The lines to reproduce run from the first one through the line containing "them carry it". Reproduce them exactly.

------------------------

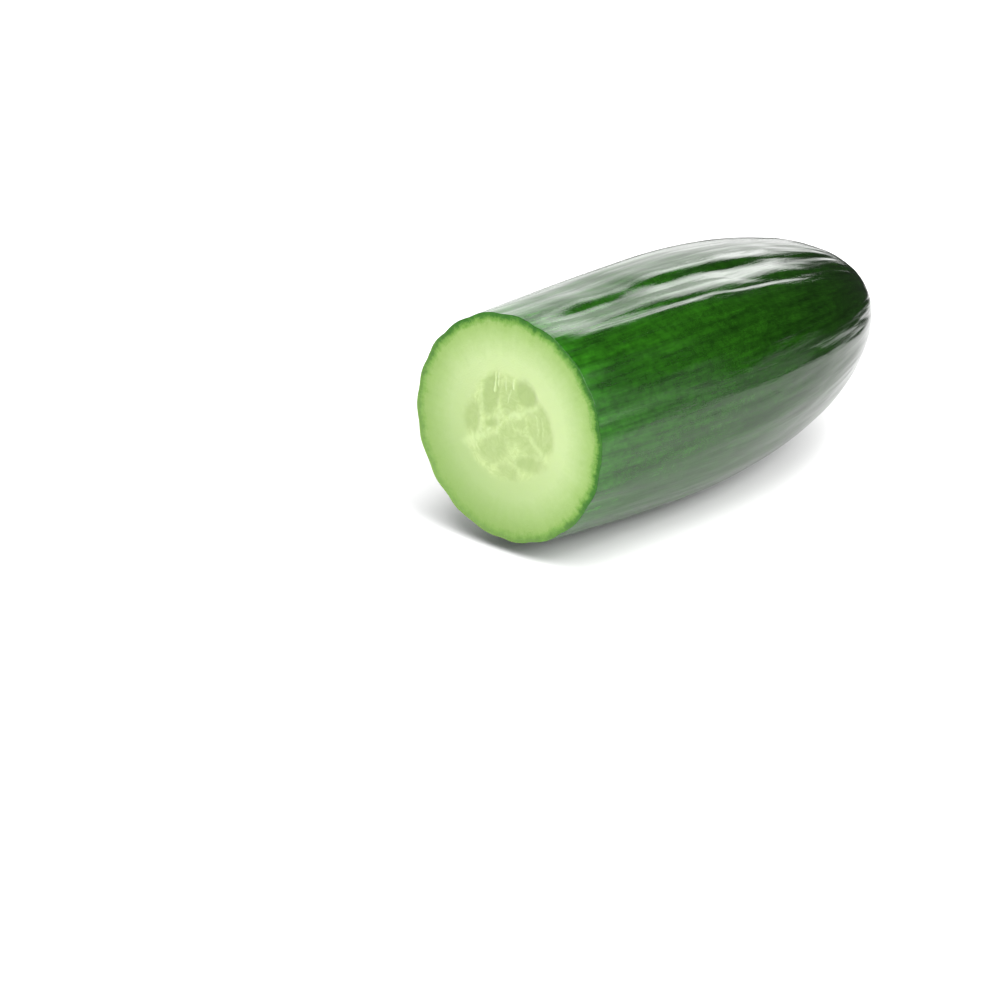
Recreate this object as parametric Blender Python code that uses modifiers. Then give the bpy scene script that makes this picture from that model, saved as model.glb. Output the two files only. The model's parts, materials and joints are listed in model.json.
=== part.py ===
"""Half of a greenhouse cucumber, cut across and lying on its side.

The fruit grew as one piece, so it is one closed solid: a turned body with shallow lengthwise ribs,
bent a little to one side, flat where the knife went through and domed at the blossom end.
Metres, +Z up. The cut face looks along -Y and the blossom end points along +Y. The origin is on the
surface that the cucumber lies on, under the middle of its bounding box.
"""

import math

import bpy
from mathutils import Matrix, Vector

# Driving dimensions. A share is a distance along the fruit: 0 at the cut face, 1 at the blossom end.
LENGTH = 0.112            # cut face to blossom end, square to the cut
CUT_RADIUS = 0.0230       # mean radius at the cut face
SWELL = 0.27              # growth of the radius over the length, before the dome closes it in
DOME_START = 0.24         # share of the length where the dome begins
DOME_EASE = 2.0           # how gently it begins
DOME_BLUNT = 1.67         # 2 is an egg's end, higher is blunter
LEAN = math.tan(math.radians(8.2))     # the fruit leaves the cut leaning to +X,
BEND = 0.085                           # and bends back by this share of its length
RISE = math.tan(math.radians(2.3))     # its rise from the square of the cut
SCAR_RADIUS = 0.0030      # round scar where the blossom was
SCAR_DEPTH = 0.0004       # how far the scar is sunk

# Ribs along the fruit.
RIB_COUNT = 18
RIB_HEIGHT = 0.00045      # crest to groove
RIB_CREST = 0.65          # under 1 makes broad crests and narrow grooves
RIB_TURN = math.radians(1.0)    # turns the ribs round the fruit, so that two of them carry it

# How the fruit lies.
CUT_TILT = math.radians(4.0)    # the cut face looks up a little, because the blossom end dips
BEDDED = 0.0002                 # how far the lowest ribs are flattened by the fruit's weight

# Mesh.
STEPS_PER_RIB = 6
RINGS = 30
MERGE = 0.00001

SKIN_COLOUR = (0.035, 0.115, 0.020, 1.0)
FLESH_COLOUR = (0.62, 0.80, 0.34, 1.0)


def body_radius(share):
    """Mean radius at a share of the length."""
    closing = max(0.0, (share - DOME_START) / (1 - DOME_START)) ** DOME_EASE
    return CUT_RADIUS * (1 + SWELL * share) * (1 - closing) ** (1 / DOME_BLUNT)


def scar_share():
    """The share of the length where the dome has closed in to the scar's radius."""
    low, high = DOME_START, 1.0
    for _ in range(40):
        middle = (low + high) / 2
        if body_radius(middle) > SCAR_RADIUS:
            low = middle
        else:
            high = middle
    return low


def turned_outline():
    """(radius, distance along the fruit) from the middle of the scar down to the middle of the cut."""
    edge = scar_share()
    sunk = edge * LENGTH - SCAR_DEPTH
    outline = [(0.0, sunk), (SCAR_RADIUS * 0.7, sunk)]
    for ring in range(RINGS, -1, -1):
        share = edge * math.sin(ring / RINGS * math.pi / 2)
        outline.append((body_radius(share), share * LENGTH))
    outline.append((0.0, 0.0))
    return outline


def rib_offset(angle, share):
    """How far the skin stands out of (or sinks under) the mean radius, by rib and groove."""
    uneven = 0.075 * (1 - math.sin(angle)) + 0.02 * math.sin(3 * angle + 2.1)
    strength = 0.85 + 0.15 * math.sin(3 * angle + 1.0)
    crest = (1 + math.cos(RIB_COUNT * (angle + uneven - RIB_TURN))) / 2
    fade = min(1.0, 4.0 * (1 - share))
    return RIB_HEIGHT * strength * fade * (crest ** RIB_CREST - 0.6)


def centre_line(share):
    """Sideways and upward offset of the fruit's centre from the square of the cut."""
    return LENGTH * (LEAN * share - BEND * share ** 2), LENGTH * RISE * share


def turn_profile():
    """The body without its ribs: the outline turned about Z by a Screw modifier."""
    points = [(radius, 0.0, along) for radius, along in turned_outline()]
    edges = [(i, i + 1) for i in range(len(points) - 1)]
    mesh = bpy.data.meshes.new("outline")
    mesh.from_pydata(points, edges, [])
    outline = bpy.data.objects.new("outline", mesh)
    bpy.context.scene.collection.objects.link(outline)
    screw = outline.modifiers.new("turn", "SCREW")
    screw.axis = "Z"
    screw.steps = screw.render_steps = RIB_COUNT * STEPS_PER_RIB
    screw.use_merge_vertices = True
    screw.merge_threshold = MERGE
    screw.use_smooth_shade = True
    view = bpy.context.evaluated_depsgraph_get()
    turned = bpy.data.meshes.new_from_object(outline.evaluated_get(view))
    bpy.data.objects.remove(outline)
    return turned


def grow(mesh):
    """Ribs the turned body and bends it. Its cut stays in the plane Z = 0, and -Y is its upper side."""
    for vertex in mesh.vertices:
        x, y, along = vertex.co
        radius = math.hypot(x, y)
        share = min(1.0, along / LENGTH)
        if radius > SCAR_RADIUS:
            stretch = 1 + rib_offset(math.atan2(y, x), share) / radius
            x, y = x * stretch, y * stretch
        sideways, upward = centre_line(share)
        vertex.co = (x + sideways, y - upward, along)


def lay_down(mesh):
    """Turns the fruit onto its side, sets it on the surface and centres it over the origin."""
    mesh.transform(Matrix.Rotation(-math.pi / 2 - CUT_TILT, 4, "X"))
    places = [vertex.co for vertex in mesh.vertices]
    low = Vector(min(place[axis] for place in places) for axis in range(3))
    high = Vector(max(place[axis] for place in places) for axis in range(3))
    middle = (low + high) / 2
    mesh.transform(Matrix.Translation((-middle.x, -middle.y, -low.z - BEDDED)))
    for vertex in mesh.vertices:
        vertex.co.z = max(vertex.co.z, 0.0)


def material(name, colour, roughness):
    made = bpy.data.materials.new(name)
    made.use_nodes = True
    shader = made.node_tree.nodes["Principled BSDF"]
    shader.inputs["Base Color"].default_value = colour
    shader.inputs["Roughness"].default_value = roughness
    shader.inputs["Metallic"].default_value = 0.0
    return made


def paint(mesh):
    """Skin all over, and flesh on the flat cut."""
    mesh.materials.append(material("cucumber skin", SKIN_COLOUR, 0.3))
    mesh.materials.append(material("cucumber flesh", FLESH_COLOUR, 0.4))
    cut_normal = Vector((0, -math.cos(CUT_TILT), math.sin(CUT_TILT)))
    for face in mesh.polygons:
        if face.normal.dot(cut_normal) > 0.999:
            face.material_index = 1
    mesh.set_sharp_from_angle(angle=math.radians(40))


def build():
    for thing in list(bpy.data.objects):
        bpy.data.objects.remove(thing, do_unlink=True)
    collection = bpy.data.collections.new("cucumber")
    bpy.context.scene.collection.children.link(collection)
    mesh = turn_profile()
    mesh.name = "cucumber_half"
    grow(mesh)
    lay_down(mesh)
    paint(mesh)
    collection.objects.link(bpy.data.objects.new("cucumber_half", mesh))


build()
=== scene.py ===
import json
import math

import bpy
import numpy as np
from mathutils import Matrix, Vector, noise


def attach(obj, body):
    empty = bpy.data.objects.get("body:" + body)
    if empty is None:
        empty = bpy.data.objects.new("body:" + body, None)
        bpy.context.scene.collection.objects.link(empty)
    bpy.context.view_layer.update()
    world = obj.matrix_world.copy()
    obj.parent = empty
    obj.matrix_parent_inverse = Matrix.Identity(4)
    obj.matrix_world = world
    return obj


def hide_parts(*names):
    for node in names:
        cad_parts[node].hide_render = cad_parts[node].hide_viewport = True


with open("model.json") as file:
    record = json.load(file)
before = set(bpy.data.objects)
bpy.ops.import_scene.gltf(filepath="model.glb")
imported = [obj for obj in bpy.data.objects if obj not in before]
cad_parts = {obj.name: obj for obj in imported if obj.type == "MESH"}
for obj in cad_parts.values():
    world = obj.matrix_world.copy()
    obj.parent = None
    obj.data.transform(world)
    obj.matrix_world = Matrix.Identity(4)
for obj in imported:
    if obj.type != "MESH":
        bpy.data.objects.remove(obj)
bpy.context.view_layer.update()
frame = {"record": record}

# ---- The fruit ---------------------------------------------------------------------------------
# Half of a greenhouse cucumber: one piece that grew, cut straight across by a knife and lying on its
# side. Its body is a slightly bent round bar with shallow ribs and finer furrows along it, and it
# closes in a blunt dome at the blossom end.

# The fruit's shape and patterns are worked out in millimetres. Its bumps, the light under its surface,
# the table, the lights and the camera are in metres. Angles go round the fruit with 0 at +X and -90
# degrees on top. A share is a distance along the fruit: 0 at the cut and 1 at the blossom end.
MM = 0.001
LENGTH = 112.0
CUT_RADIUS = 23.0
SWELL = 0.27                       # how much the body would widen if no dome closed it
DOME_START = 0.24                  # the share where it begins to close
DOME_EASE = 2.0                    # how gently it begins to close
DOME_BLUNT = 1.67                  # how blunt its end is
LEAN = math.tan(math.radians(8.2))
BEND = 0.085
RISE = math.tan(math.radians(2.3))
RIB_COUNT = 18
RIB_HEIGHT = 0.32
RIB_CREST = 0.65                   # below 1, the ribs are broad and the valleys between them narrow
RIB_TURN = math.radians(1.0)
RIB_GATHER = math.radians(20)      # the ribs gather towards one side of the blossom end,
GATHER_SIDE = math.radians(-17)    # the side at this angle
GRAIN_RADIUS = 24.0                # the skin's patterns are laid on a cylinder of this radius
SCAR_RADIUS = 3.0
SCAR_DEPTH = 0.4
EDGE_ROUND = 0.05                  # the knife leaves the skin's edge crisp, but not perfectly sharp
EDGE_MIDDLE = 0.29                 # how far in the round edge's middle lies, as a share of its radius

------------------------

**WORKED ANSWER:**
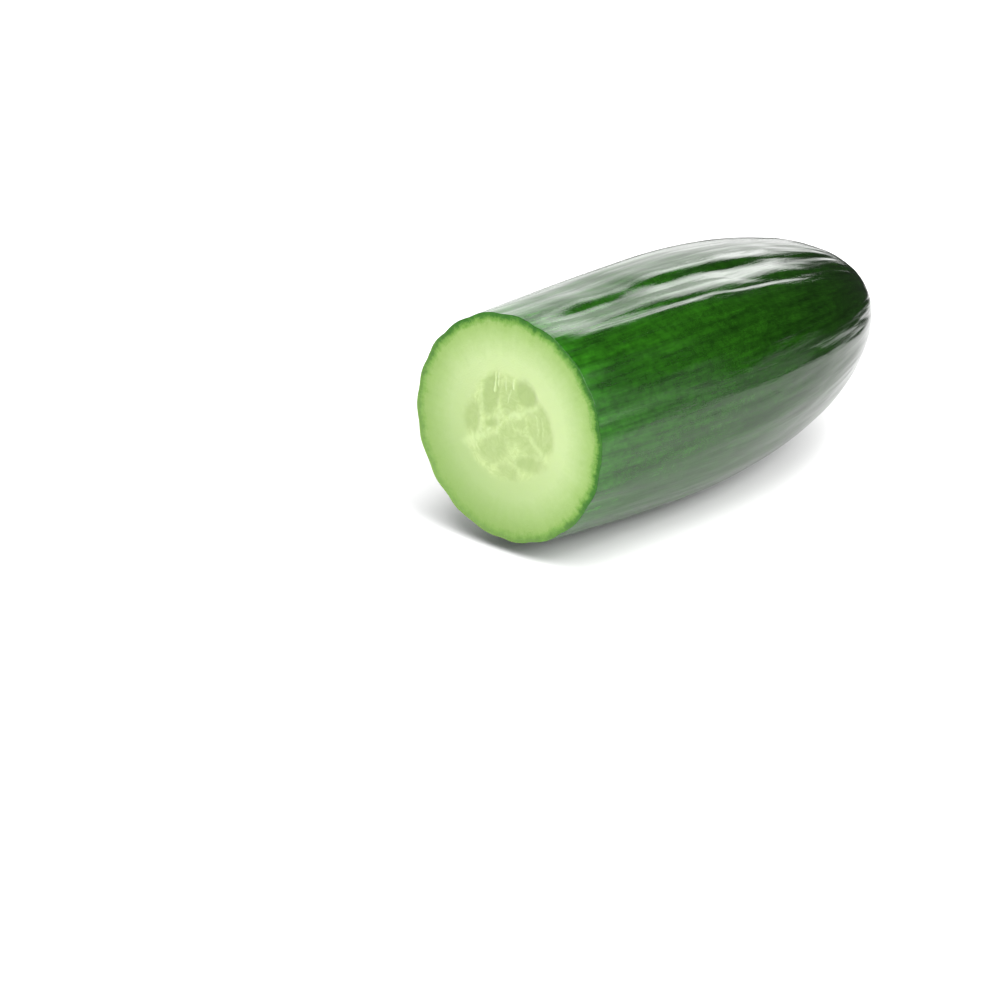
Recreate this object as parametric Blender Python code that uses modifiers. Then give the bpy scene script that makes this picture from that model, saved as model.glb. Output the two files only. The model's parts, materials and joints are listed in model.json.
=== part.py ===
"""Half of a greenhouse cucumber, cut across and lying on its side.

The fruit grew as one piece, so it is one closed solid: a turned body with shallow lengthwise ribs,
bent a little to one side, flat where the knife went through and domed at the blossom end.
Metres, +Z up. The cut face looks along -Y and the blossom end points along +Y. The origin is on the
surface that the cucumber lies on, under the middle of its bounding box.
"""

import math

import bpy
from mathutils import Matrix, Vector

# Driving dimensions. A share is a distance along the fruit: 0 at the cut face, 1 at the blossom end.
LENGTH = 0.112            # cut face to blossom end, square to the cut
CUT_RADIUS = 0.0230       # mean radius at the cut face
SWELL = 0.27              # growth of the radius over the length, before the dome closes it in
DOME_START = 0.24         # share of the length where the dome begins
DOME_EASE = 2.0           # how gently it begins
DOME_BLUNT = 1.67         # 2 is an egg's end, higher is blunter
LEAN = math.tan(math.radians(8.2))     # the fruit leaves the cut leaning to +X,
BEND = 0.085                           # and bends back by this share of its length
RISE = math.tan(math.radians(2.3))     # its rise from the square of the cut
SCAR_RADIUS = 0.0030      # round scar where the blossom was
SCAR_DEPTH = 0.0004       # how far the scar is sunk

# Ribs along the fruit.
RIB_COUNT = 18
RIB_HEIGHT = 0.00045      # crest to groove
RIB_CREST = 0.65          # under 1 makes broad crests and narrow grooves
RIB_TURN = math.radians(1.0)    # turns the ribs round the fruit, so that two of them carry it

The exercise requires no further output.